Immediate next steps for impacted businesses

As noted above, there is no grace period and these Amendments are now in effect. However, the Department of Finance’s Regulatory Impact Analysis Statement states that FINTRAC will “focus its compliance activities on registration requirements and educating impacted sectors on their obligations under the Act and Regulations. The primary goal is to educate the entities and allow them to build a compliance program in advance of any compliance examinations by FINTRAC. This approach is intended to limit impacts on industry and avoid any unnecessary costs where possible.”

FINTRAC also specifically stated in its bulletin that it understands “that there will be challenges in meeting certain obligations. FINTRAC will be reasonable in its assessment and enforcement approach, and is committed to working with reporting entities subject to the PCMLTFA and its Regulations in order to increase their awareness, understanding and compliance with their obligations.”

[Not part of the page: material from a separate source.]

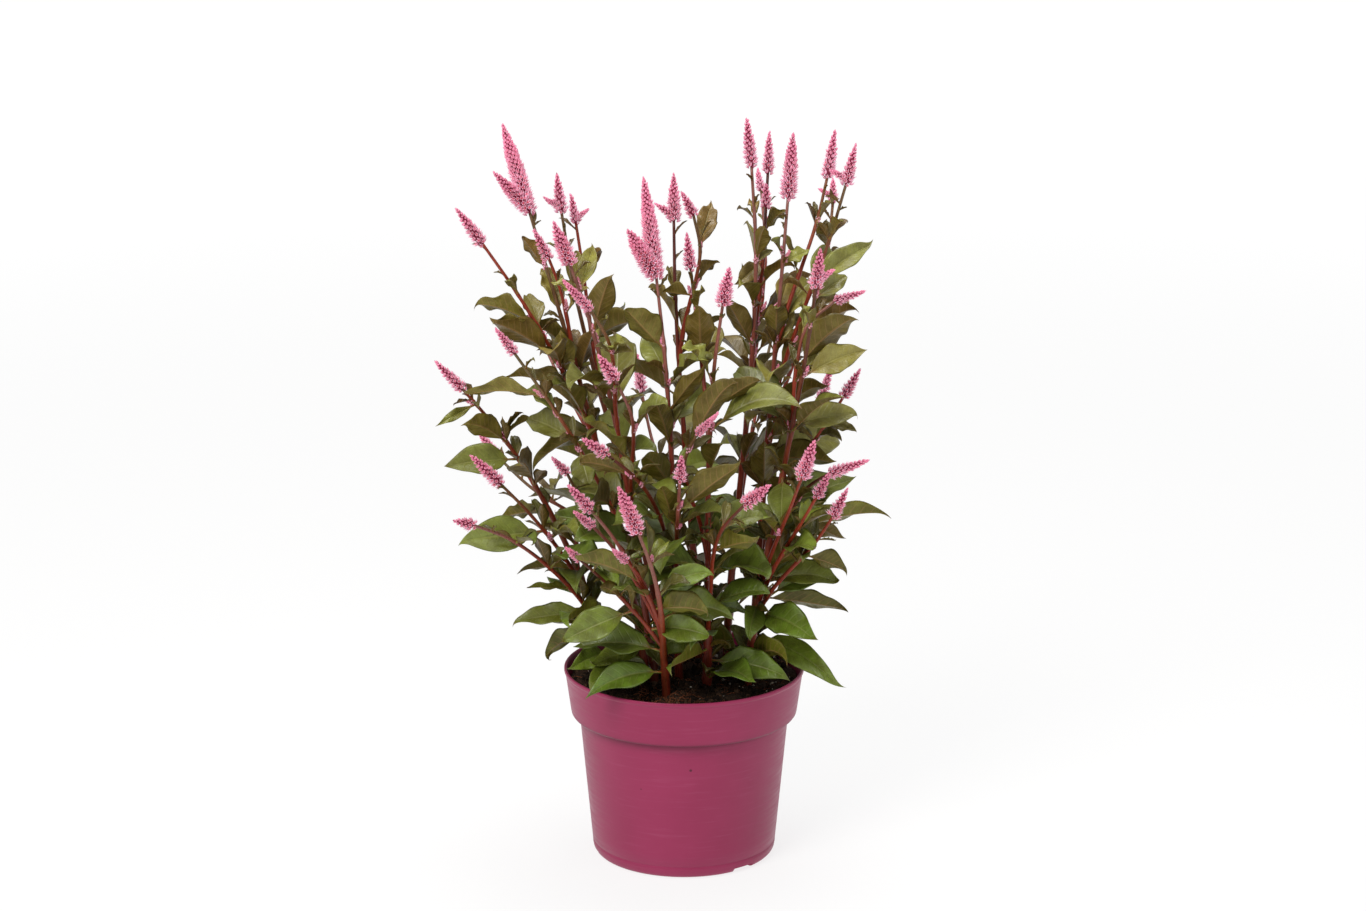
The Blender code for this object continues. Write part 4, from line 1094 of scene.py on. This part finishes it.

As such, the immediate requirement is to register with FINTRAC, after which a payment service provider or a CPS can build its compliance program and observe applicable EFT obligations.

Given that the Québec regime typically follows the federal regime as it relates to the characterization of what is the business of an MSB, payment service providers and CPS’ will likely need to register in Québec as well.

It has also been stated by FINTRAC and the Department of Finance that FINTRAC will be updating its guidance to address the Amendments. We will be looking for clarity in that guidance as to scope and impact on payment service providers and CPS’s.